— Task objective —
Only lines with the word "their" are needed; collect each of them from the listing below.

— Listed records —
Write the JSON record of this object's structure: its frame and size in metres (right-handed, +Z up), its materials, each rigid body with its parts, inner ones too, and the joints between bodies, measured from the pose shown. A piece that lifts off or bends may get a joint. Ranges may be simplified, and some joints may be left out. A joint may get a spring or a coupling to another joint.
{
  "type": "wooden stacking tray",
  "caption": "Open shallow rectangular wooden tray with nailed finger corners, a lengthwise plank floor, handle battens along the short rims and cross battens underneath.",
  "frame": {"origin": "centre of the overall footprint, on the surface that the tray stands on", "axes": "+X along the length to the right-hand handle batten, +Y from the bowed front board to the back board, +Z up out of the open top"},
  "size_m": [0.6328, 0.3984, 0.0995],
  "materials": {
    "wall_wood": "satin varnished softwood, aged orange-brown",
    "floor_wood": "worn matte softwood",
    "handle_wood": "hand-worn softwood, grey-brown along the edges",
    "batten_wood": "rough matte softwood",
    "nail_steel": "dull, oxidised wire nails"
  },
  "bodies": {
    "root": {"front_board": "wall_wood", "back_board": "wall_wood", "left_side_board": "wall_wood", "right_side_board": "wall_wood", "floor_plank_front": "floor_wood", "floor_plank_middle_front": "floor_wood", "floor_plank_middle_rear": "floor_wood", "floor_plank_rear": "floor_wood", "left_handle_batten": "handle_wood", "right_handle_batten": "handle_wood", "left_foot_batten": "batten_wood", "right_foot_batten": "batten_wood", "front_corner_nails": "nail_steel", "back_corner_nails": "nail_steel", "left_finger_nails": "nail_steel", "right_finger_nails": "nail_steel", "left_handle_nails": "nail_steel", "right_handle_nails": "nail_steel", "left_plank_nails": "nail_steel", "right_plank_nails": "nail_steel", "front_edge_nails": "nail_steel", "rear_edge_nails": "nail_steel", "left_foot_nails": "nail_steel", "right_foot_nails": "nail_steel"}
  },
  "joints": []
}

--

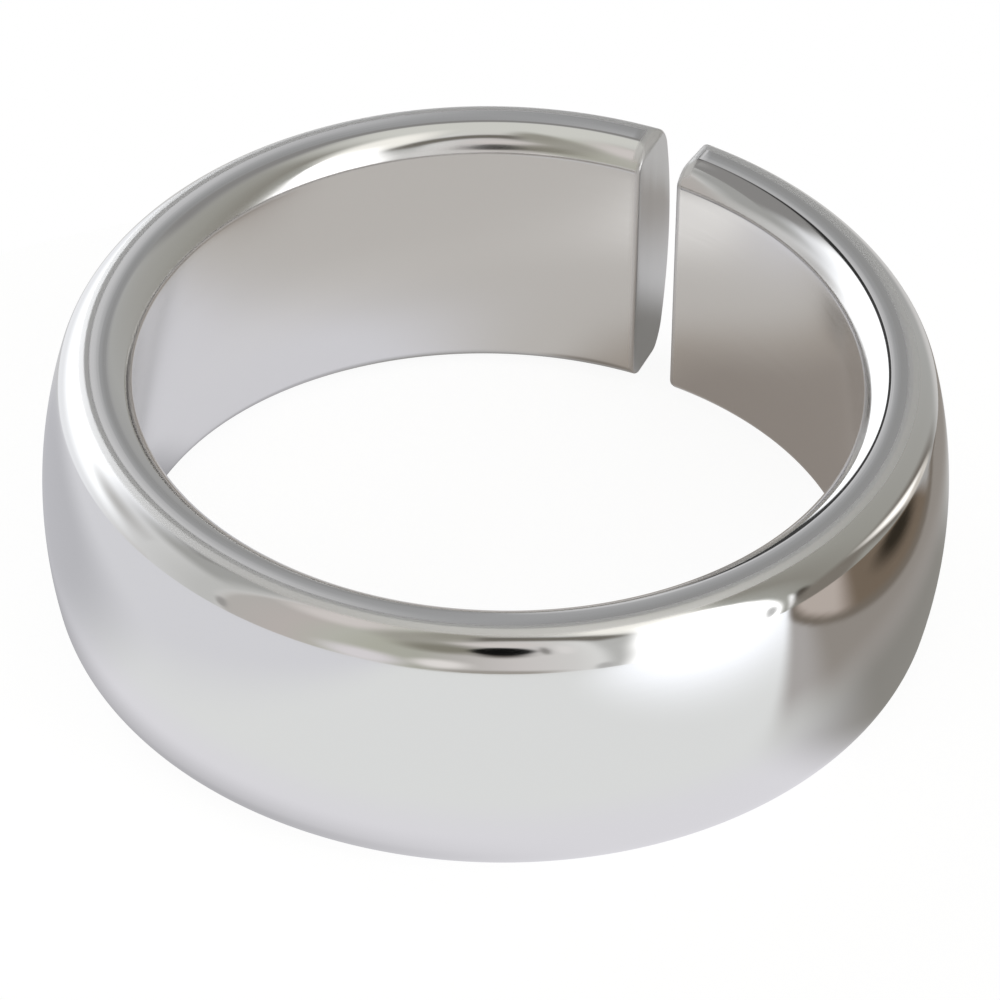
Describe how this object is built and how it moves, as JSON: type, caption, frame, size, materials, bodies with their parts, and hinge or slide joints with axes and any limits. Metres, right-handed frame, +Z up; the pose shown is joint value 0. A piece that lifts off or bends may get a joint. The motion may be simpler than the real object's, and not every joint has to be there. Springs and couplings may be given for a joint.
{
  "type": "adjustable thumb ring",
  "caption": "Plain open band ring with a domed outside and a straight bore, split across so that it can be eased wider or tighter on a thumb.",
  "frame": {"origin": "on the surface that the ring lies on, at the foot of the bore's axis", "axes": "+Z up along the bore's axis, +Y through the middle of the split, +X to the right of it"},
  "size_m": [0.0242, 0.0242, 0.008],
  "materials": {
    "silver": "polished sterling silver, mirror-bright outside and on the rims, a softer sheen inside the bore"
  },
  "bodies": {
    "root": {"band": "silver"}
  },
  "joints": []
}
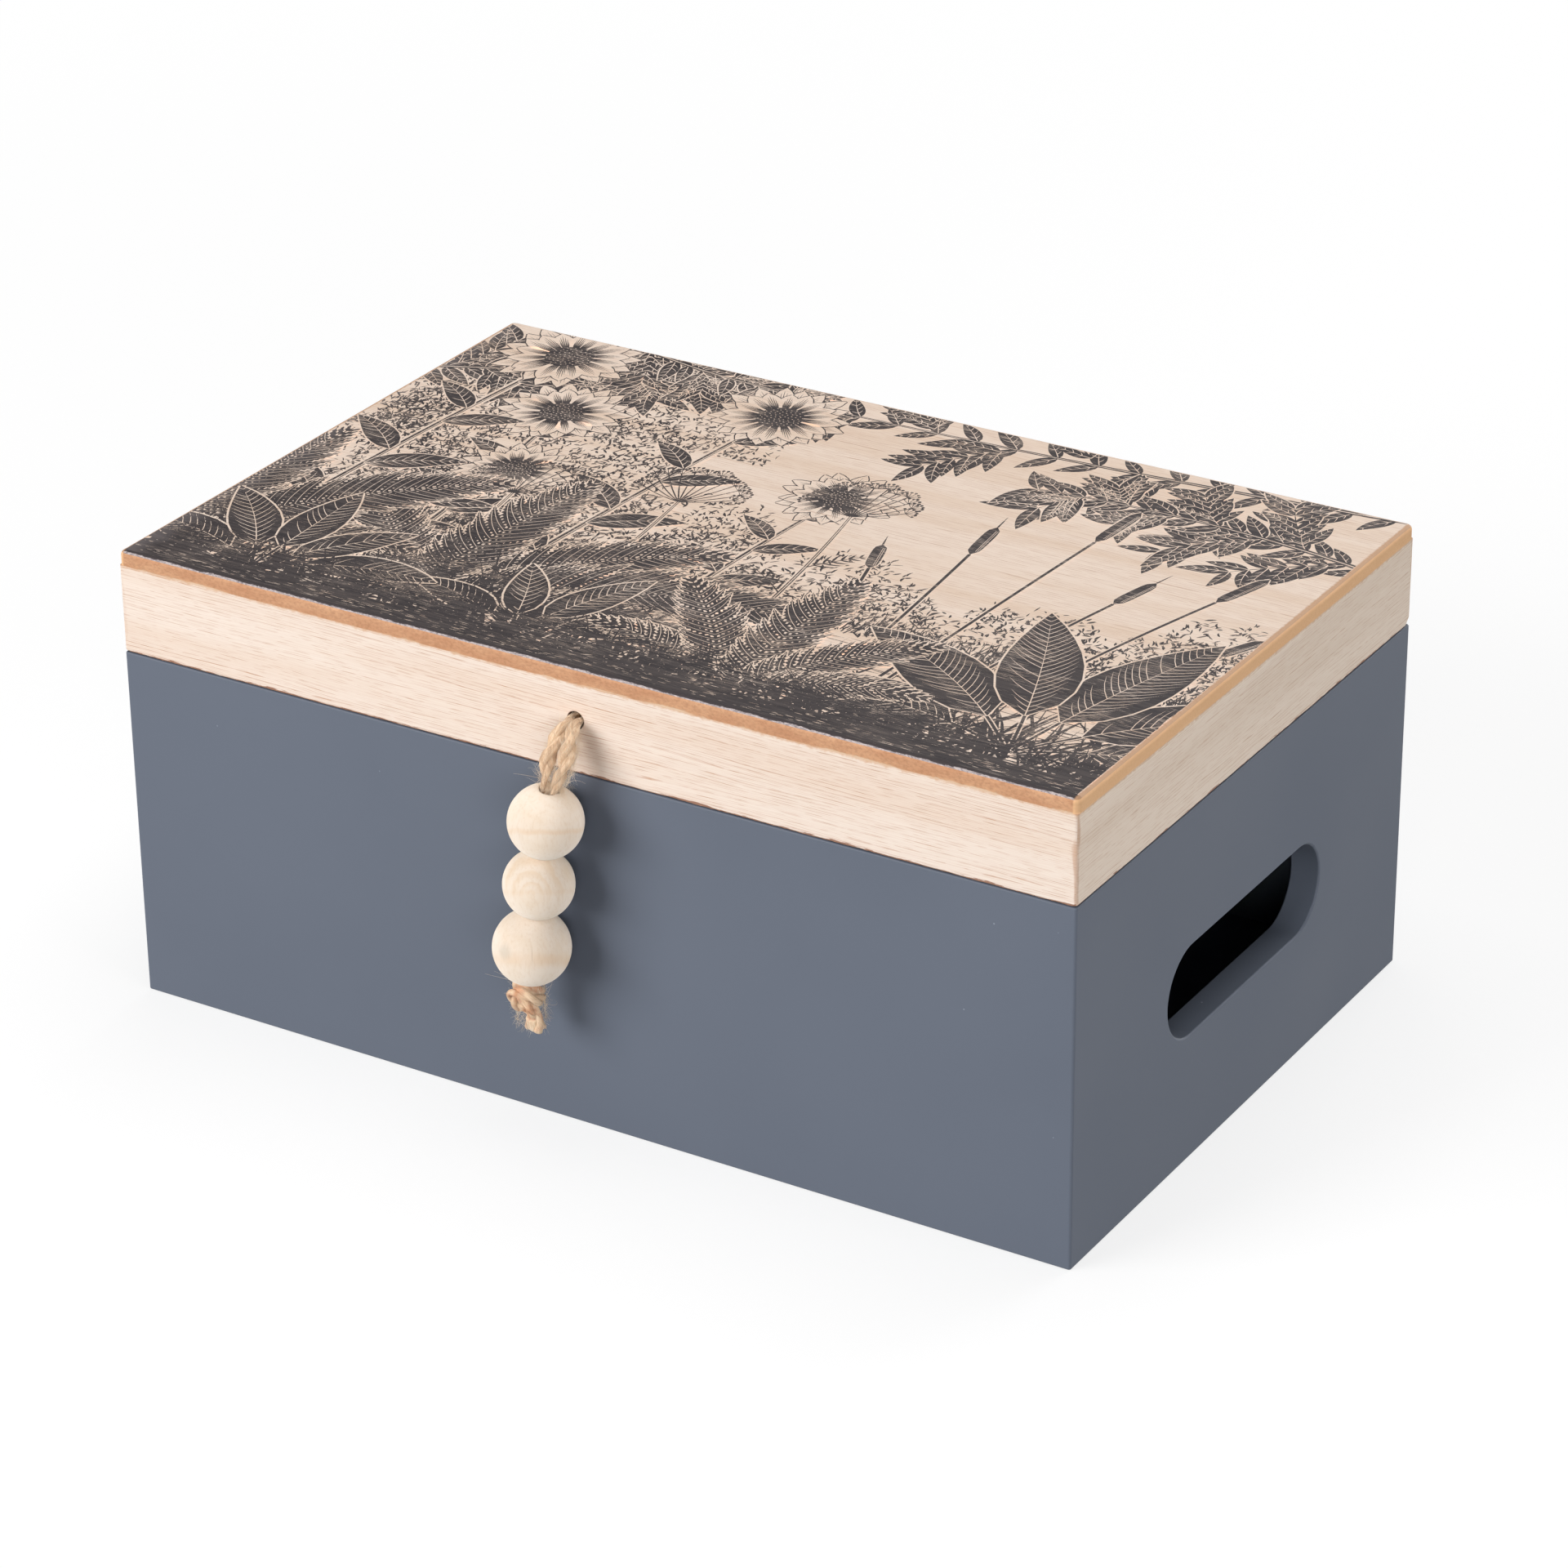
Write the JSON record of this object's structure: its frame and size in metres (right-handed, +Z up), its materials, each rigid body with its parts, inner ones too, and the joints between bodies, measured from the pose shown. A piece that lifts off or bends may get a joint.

* * *

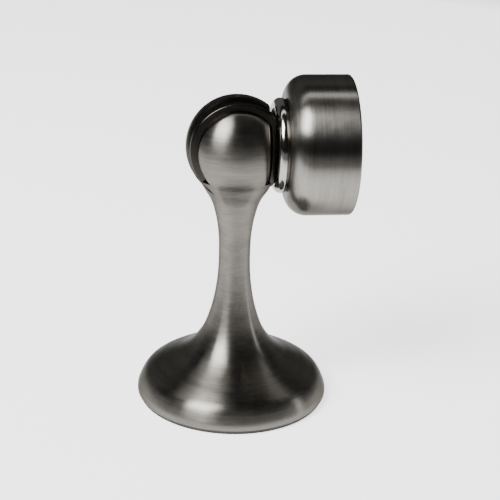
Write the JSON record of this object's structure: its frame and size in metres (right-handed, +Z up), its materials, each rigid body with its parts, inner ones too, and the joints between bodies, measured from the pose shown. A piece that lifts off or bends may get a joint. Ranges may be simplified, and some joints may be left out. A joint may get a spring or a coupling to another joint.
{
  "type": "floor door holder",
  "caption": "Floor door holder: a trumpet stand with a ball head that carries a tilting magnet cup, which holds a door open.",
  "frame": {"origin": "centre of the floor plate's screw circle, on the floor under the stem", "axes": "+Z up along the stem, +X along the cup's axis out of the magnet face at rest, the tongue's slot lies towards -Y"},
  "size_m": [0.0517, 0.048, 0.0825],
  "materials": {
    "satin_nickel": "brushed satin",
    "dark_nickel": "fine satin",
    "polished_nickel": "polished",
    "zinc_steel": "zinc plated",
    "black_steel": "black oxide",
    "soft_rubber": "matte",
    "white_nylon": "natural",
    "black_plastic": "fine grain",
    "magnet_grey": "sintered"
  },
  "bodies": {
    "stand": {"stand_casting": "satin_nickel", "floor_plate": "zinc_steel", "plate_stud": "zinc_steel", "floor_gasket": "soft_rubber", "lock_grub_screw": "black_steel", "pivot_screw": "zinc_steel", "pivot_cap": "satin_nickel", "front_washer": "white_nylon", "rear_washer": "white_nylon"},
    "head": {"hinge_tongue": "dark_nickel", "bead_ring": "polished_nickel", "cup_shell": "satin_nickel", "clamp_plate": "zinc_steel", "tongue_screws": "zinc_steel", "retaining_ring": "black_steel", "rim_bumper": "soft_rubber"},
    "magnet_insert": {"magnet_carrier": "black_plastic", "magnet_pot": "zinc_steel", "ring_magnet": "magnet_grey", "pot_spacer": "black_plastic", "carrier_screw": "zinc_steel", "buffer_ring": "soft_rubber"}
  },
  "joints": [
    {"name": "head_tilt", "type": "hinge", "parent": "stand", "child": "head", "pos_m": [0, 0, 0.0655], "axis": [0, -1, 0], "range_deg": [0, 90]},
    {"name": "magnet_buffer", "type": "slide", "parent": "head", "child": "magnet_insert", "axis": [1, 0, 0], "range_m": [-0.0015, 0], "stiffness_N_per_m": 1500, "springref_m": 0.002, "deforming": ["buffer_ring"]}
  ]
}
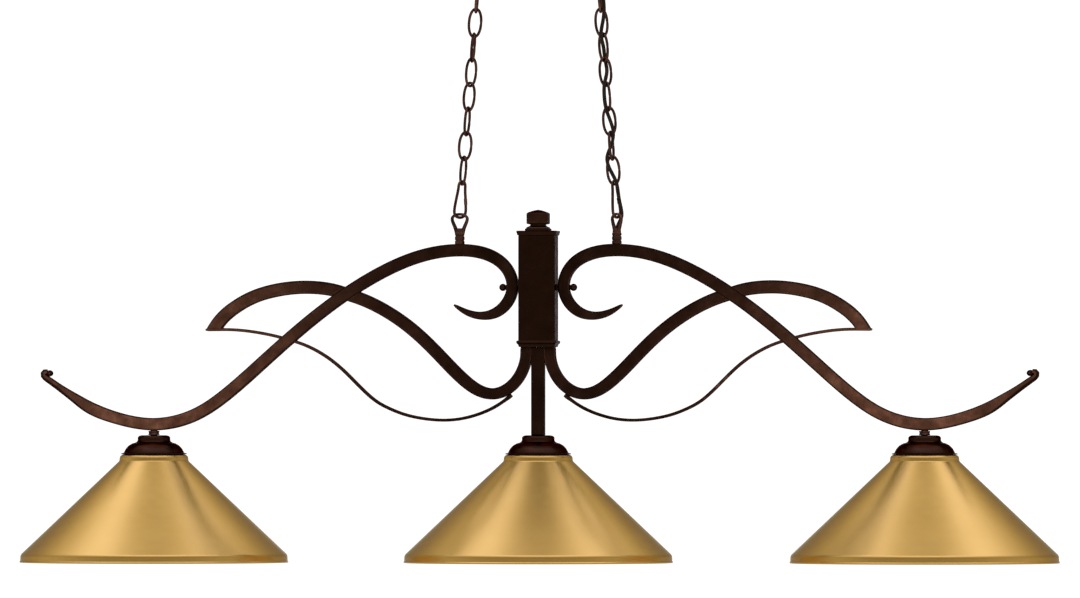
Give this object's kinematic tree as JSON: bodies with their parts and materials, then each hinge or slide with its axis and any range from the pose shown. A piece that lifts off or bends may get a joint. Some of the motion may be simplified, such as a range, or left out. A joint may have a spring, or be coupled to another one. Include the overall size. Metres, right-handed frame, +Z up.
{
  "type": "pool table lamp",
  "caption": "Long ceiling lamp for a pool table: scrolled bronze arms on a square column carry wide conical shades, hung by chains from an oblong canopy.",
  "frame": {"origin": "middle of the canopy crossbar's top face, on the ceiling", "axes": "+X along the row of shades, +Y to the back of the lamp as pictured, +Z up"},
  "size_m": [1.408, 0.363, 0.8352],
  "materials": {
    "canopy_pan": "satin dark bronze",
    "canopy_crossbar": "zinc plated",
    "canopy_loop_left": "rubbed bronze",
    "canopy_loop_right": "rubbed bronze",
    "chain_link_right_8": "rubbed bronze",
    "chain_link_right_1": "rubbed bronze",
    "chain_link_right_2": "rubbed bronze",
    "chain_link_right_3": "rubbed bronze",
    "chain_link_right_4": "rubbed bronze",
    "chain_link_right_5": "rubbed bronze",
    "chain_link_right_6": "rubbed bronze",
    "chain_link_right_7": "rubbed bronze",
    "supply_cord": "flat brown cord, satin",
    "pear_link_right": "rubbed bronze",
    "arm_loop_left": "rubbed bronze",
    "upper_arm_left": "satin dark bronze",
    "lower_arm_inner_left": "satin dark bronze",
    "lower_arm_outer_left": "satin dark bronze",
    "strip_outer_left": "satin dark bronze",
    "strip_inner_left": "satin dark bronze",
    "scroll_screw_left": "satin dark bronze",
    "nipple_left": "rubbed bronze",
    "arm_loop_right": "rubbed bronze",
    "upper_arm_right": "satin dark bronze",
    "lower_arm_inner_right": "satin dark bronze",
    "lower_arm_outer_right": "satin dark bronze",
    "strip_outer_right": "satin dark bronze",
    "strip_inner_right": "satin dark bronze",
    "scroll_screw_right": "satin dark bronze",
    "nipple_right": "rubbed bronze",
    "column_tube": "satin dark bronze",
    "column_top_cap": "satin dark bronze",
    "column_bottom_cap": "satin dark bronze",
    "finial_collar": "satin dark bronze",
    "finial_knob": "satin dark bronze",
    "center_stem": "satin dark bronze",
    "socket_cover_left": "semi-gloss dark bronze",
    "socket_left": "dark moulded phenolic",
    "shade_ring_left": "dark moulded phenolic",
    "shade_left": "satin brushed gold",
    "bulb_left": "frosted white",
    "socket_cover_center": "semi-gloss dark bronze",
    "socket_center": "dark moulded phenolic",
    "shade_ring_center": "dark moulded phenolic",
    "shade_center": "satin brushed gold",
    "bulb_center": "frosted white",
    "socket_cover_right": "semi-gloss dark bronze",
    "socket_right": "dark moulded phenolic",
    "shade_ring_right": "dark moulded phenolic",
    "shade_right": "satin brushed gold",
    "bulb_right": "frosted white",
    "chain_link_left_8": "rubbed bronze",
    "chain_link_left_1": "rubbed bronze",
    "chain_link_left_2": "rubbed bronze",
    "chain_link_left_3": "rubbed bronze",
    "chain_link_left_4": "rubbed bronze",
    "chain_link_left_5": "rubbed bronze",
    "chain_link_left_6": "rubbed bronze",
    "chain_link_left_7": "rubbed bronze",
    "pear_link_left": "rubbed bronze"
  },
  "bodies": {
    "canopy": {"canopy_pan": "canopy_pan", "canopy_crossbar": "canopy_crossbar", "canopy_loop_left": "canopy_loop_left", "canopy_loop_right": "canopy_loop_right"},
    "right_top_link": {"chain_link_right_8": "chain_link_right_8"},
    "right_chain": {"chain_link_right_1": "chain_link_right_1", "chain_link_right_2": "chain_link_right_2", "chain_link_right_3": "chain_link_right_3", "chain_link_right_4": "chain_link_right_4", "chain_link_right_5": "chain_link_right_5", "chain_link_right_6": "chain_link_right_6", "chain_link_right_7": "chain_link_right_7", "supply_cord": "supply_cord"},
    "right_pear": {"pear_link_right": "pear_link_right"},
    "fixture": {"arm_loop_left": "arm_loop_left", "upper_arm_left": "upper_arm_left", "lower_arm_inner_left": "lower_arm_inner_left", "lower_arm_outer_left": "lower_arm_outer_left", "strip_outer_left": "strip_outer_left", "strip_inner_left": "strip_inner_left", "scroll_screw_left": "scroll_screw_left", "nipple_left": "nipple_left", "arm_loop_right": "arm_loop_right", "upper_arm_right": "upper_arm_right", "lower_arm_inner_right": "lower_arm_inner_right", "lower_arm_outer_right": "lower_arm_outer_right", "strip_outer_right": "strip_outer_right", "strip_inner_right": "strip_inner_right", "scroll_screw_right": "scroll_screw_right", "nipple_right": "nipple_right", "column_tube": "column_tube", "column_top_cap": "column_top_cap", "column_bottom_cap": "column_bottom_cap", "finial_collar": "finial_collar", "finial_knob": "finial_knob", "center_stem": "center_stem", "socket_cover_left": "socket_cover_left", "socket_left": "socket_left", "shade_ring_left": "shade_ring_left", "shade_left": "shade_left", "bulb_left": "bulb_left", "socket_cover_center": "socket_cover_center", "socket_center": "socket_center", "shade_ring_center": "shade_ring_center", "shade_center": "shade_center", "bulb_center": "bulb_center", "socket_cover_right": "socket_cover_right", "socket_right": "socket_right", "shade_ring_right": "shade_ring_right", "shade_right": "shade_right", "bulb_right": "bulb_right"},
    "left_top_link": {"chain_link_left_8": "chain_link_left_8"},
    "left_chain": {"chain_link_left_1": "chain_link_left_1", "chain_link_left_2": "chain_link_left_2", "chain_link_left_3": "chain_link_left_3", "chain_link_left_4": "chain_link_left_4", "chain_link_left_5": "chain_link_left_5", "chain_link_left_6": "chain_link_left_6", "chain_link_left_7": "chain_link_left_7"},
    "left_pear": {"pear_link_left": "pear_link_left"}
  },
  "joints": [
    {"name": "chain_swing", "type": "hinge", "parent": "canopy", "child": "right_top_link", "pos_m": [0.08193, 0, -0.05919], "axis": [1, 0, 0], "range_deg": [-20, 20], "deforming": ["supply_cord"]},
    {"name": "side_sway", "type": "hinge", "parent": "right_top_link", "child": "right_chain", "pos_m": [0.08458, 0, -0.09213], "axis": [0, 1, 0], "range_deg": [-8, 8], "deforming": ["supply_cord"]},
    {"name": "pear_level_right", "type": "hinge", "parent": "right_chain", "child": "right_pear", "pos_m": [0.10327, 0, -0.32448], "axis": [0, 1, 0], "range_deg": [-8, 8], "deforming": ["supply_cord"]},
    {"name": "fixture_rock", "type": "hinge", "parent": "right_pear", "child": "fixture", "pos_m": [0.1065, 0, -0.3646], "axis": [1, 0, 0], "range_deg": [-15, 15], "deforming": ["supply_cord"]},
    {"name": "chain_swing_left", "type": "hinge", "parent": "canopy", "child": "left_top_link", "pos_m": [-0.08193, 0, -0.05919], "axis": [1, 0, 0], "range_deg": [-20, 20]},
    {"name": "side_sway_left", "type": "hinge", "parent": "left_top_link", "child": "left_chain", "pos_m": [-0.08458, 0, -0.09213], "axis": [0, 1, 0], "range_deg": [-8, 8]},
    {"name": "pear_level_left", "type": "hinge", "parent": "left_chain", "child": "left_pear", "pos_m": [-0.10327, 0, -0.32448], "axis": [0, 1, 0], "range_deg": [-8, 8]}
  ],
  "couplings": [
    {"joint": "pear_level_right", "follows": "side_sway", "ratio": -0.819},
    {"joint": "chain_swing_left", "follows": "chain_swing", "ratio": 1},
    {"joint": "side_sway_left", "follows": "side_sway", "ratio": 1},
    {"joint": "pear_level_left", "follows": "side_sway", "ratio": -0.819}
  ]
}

— Solution —
Describe how this object is built and how it moves, as JSON: type, caption, frame, size, materials, bodies with their parts, and hinge or slide joints with axes and any limits. Metres, right-handed frame, +Z up; the pose shown is joint value 0. A piece that lifts off or bends may get a joint. The motion may be simpler than the real object's, and not every joint has to be there. Springs and couplings may be given for a joint.
Give this object's kinematic tree as JSON: bodies with their parts and materials, then each hinge or slide with its axis and any range from the pose shown. A piece that lifts off or bends may get a joint. Some of the motion may be simplified, such as a range, or left out. A joint may have a spring, or be coupled to another one. Include the overall size. Metres, right-handed frame, +Z up.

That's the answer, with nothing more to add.